Collected data:
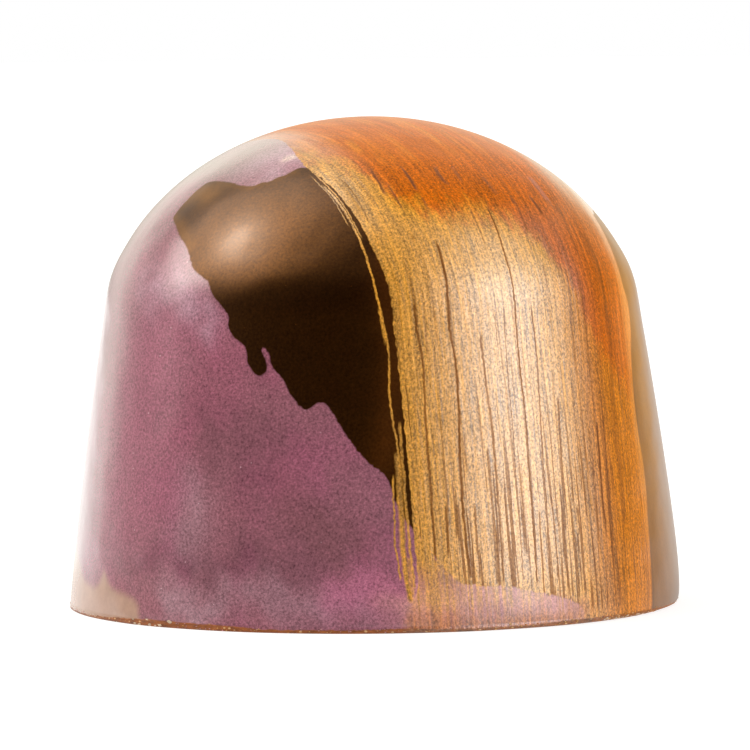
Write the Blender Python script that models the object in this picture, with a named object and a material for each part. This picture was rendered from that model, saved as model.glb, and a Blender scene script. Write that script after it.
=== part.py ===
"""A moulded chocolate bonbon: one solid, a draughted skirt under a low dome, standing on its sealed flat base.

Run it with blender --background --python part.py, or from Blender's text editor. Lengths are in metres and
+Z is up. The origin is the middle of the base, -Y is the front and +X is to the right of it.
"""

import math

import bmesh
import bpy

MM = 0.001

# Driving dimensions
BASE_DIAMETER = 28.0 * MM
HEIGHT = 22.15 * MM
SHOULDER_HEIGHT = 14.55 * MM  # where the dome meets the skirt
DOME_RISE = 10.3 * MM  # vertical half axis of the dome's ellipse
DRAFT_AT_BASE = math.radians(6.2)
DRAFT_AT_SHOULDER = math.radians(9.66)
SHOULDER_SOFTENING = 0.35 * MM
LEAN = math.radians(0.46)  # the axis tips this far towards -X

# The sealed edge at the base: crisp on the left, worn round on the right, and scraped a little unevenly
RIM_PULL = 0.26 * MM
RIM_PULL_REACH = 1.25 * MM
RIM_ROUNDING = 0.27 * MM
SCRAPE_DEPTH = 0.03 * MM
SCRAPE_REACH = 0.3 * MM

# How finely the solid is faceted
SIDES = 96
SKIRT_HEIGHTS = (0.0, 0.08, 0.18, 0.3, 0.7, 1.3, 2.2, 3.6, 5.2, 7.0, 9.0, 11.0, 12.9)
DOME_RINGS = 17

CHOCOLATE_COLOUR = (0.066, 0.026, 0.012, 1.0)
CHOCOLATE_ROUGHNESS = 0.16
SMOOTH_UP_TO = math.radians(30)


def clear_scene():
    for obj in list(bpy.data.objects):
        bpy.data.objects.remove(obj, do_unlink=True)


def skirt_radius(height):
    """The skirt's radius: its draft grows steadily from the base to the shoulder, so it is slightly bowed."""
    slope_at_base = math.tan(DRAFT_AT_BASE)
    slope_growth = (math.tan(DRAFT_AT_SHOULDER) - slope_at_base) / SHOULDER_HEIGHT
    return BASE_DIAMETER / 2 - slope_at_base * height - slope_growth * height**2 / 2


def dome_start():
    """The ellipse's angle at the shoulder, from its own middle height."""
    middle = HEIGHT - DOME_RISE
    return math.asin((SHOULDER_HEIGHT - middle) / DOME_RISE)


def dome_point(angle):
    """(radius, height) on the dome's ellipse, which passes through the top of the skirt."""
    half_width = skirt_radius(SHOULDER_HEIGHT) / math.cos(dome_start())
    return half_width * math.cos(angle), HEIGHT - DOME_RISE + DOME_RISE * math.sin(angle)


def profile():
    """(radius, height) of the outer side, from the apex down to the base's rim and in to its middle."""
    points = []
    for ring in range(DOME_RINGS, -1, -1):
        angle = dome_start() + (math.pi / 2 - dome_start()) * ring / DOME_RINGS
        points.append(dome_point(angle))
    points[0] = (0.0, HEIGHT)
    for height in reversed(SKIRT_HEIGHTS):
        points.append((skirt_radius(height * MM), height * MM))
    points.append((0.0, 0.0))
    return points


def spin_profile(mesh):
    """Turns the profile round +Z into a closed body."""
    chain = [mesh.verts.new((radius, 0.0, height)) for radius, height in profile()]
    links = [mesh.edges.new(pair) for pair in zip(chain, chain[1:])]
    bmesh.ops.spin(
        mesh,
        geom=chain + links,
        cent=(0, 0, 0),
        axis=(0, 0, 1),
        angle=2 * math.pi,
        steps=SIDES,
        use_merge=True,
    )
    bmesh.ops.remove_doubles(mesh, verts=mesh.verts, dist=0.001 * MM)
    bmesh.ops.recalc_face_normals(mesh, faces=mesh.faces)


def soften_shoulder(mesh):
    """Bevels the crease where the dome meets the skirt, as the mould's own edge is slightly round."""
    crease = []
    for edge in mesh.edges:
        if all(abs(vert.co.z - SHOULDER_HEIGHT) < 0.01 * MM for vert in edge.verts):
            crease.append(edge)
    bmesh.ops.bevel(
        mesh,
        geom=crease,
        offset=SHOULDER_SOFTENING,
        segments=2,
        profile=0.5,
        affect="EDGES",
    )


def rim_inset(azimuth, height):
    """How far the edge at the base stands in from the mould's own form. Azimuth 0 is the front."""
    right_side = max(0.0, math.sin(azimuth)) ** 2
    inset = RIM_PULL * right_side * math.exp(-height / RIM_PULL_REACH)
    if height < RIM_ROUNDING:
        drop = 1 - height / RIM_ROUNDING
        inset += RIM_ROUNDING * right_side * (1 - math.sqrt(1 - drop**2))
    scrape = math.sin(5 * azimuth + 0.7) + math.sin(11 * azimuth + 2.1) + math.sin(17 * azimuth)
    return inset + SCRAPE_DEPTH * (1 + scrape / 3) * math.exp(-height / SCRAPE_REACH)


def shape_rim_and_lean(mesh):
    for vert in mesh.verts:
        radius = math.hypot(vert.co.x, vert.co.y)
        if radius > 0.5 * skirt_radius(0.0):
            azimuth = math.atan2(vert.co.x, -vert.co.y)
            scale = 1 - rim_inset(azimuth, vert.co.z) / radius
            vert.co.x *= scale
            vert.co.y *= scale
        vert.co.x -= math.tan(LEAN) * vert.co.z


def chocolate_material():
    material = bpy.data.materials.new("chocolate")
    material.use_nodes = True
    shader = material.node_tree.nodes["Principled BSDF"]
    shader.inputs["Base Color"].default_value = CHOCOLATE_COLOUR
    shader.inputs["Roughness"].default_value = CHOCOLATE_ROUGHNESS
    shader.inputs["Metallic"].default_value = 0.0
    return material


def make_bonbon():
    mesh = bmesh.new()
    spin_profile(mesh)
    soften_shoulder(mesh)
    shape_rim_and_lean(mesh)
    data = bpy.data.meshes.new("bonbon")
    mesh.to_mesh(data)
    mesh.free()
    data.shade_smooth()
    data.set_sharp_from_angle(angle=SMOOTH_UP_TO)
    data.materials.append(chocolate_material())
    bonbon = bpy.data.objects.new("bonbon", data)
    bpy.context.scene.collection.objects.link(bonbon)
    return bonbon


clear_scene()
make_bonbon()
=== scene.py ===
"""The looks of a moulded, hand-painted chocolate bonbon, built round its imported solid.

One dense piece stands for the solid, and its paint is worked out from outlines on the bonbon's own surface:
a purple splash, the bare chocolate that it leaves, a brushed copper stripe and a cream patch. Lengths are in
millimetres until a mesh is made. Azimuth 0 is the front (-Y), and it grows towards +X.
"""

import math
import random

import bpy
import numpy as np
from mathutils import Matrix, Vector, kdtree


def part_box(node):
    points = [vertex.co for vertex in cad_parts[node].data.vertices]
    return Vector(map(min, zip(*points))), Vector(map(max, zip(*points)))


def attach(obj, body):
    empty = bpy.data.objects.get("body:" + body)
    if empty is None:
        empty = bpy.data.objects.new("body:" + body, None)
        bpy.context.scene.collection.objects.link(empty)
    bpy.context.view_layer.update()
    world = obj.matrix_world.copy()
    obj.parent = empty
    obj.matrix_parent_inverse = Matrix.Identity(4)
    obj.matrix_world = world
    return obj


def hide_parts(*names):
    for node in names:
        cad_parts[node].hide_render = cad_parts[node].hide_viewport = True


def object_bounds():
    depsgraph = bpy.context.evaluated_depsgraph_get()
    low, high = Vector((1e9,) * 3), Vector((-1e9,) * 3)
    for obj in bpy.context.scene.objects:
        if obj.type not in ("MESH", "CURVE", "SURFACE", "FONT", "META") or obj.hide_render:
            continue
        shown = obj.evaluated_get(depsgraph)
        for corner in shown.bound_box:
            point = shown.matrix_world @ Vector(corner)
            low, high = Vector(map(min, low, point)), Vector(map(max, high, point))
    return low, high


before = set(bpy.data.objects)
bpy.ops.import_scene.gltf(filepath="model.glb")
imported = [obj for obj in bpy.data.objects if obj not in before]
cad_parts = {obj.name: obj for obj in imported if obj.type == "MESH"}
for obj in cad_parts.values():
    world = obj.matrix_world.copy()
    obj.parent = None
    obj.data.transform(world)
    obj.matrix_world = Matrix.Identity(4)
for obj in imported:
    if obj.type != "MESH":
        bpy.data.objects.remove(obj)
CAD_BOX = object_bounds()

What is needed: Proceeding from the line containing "data.shade_smooth()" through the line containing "obj.matrix_parent_inverse = Matrix.Identity(4)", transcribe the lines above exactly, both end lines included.

Task output:
    data.shade_smooth()
    data.set_sharp_from_angle(angle=SMOOTH_UP_TO)
    data.materials.append(chocolate_material())
    bonbon = bpy.data.objects.new("bonbon", data)
    bpy.context.scene.collection.objects.link(bonbon)
    return bonbon


clear_scene()
make_bonbon()
=== scene.py ===
"""The looks of a moulded, hand-painted chocolate bonbon, built round its imported solid.

One dense piece stands for the solid, and its paint is worked out from outlines on the bonbon's own surface:
a purple splash, the bare chocolate that it leaves, a brushed copper stripe and a cream patch. Lengths are in
millimetres until a mesh is made. Azimuth 0 is the front (-Y), and it grows towards +X.
"""

import math
import random

import bpy
import numpy as np
from mathutils import Matrix, Vector, kdtree


def part_box(node):
    points = [vertex.co for vertex in cad_parts[node].data.vertices]
    return Vector(map(min, zip(*points))), Vector(map(max, zip(*points)))


def attach(obj, body):
    empty = bpy.data.objects.get("body:" + body)
    if empty is None:
        empty = bpy.data.objects.new("body:" + body, None)
        bpy.context.scene.collection.objects.link(empty)
    bpy.context.view_layer.update()
    world = obj.matrix_world.copy()
    obj.parent = empty
    obj.matrix_parent_inverse = Matrix.Identity(4)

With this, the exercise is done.